The following list is taken from Home Food Systems , edited by Roger B. Yepsen, Jr. (Rodale Press, Emmaus, Pennsylvania, 1981).
- Apples. Store tree-ripened fruit, and leave stems on. Keep in shallow baskets or boxes, since fruit bruise easily. Requirements: 32 to 40 degrees F, 80–90% humidity. Life: 4 to 6 months.
- Beets. Pick mature vegetables before first killing frost. Pack in layers of damp sawdust or sand. Requirements: 32-40 degrees F, 90-95% humidity. Life: 4-6 months.
- Cabbage. Pick firm, solid heads, and trim off loose outer leaves. Place heads on shelves, string them up by the roots, or wrap in newspaper and store in boxes or bins. (Beware: cabbage emits a strong odor during storage, so you may want to keep it from other fruits and vegetables.) Requirements: 32 – 40 degrees F, 80-90% humidity. Life: 2 to 4 months.

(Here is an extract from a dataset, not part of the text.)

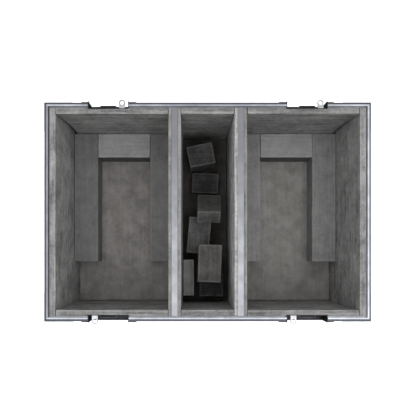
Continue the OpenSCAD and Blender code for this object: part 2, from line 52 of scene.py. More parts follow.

- Cantaloupe. Pick just before maturity. (Fully ripe cantaloupe will keep only 1-2 weeks.) Store on shelves or in boxes or baskets. Requirements: 40 to 50 degrees F, 85-95% humidity. Life: 4-6 weeks.
- Carrots. Dig before any hard freezes. Store in cartons of sawdust, sand, or leaves. Requirements: 32-40 degrees F, 90-95% humidity. Life: 6 to 8 months.
- Garlic. After curing (clip leaves off and leave out of direct sun 5-7 days), store in paper bags, or braid into strings and hang in a cool, dry place. Requirements: 35-40 degrees F, 60-70% humidity. Life: 6 to 8 months.
- Grapes. Store only fall ripening grapes. Keep bunches in trays or baskets one layer deep, or hang in bunches. Requirements: 32 to 40 degrees F, 80 to 90% humidity. Life: 1 to 2 months.
- Onions. After curing (leave in sun 5-7 days), remove tops and store in bins or string bags, or braid and hang. Requirements: 35-40 degrees F, 60-70% humidity. Life: 4 to 6 months.
- Parsnips. Mulch in ground or store in damp sawdust, sand, or leaves. Requirements: 32-40 degrees F, 90-95% humidity. Life: 4 to 6 months.
- Pears. Pick mature—but not fully ripe---pears. Wrap individually and store in shallow layers in boxes or baskets. Requirements: 32 to 40 degrees F, 80-90% humidity. Life: 2 to 3 months.
- Potatoes, white. Late potatoes store best. After curing (expose to 60-75 degree air for 7-10 days out of sun), pack in baskets or boxes. Don’t store near apples, which give off an odorless gas (a plant hormone called ethylene) that promotes sprouting. Requirements: 32-40 degrees F, 80-90% humidity.; Life: 4 to 6 months.
- Pumpkins. After curing (expose to sun and air 10-14 days), place on shelves or in boxes. Requirements: 50-60 degrees F, 60-70% humidity. Life: 4-6 months.
- Squash, winter. After curing (expose to sun and air for 10-14 days), pack on shelves or in boxes. Requirements: 50-60 degrees F, 60-70% humidity. Life: 4-6 months.
- Tomatoes, green. Pick mature green fruits before frost. They will gradually ripen at 55-70 degrees F. Requirements: 50-60 degrees F, 60-70% humidity. Life: 4-6 weeks.
- Turnips. Harvest before a heavy freeze. Store like carrots. Requirements: 32-40 degrees F, 90-95% humidity. Life: 2-4 months.
Following the temperature and humidity requirements is critical. Keeping things cool is essential. Select a cool spot in your basement or other unheated space which does not freeze.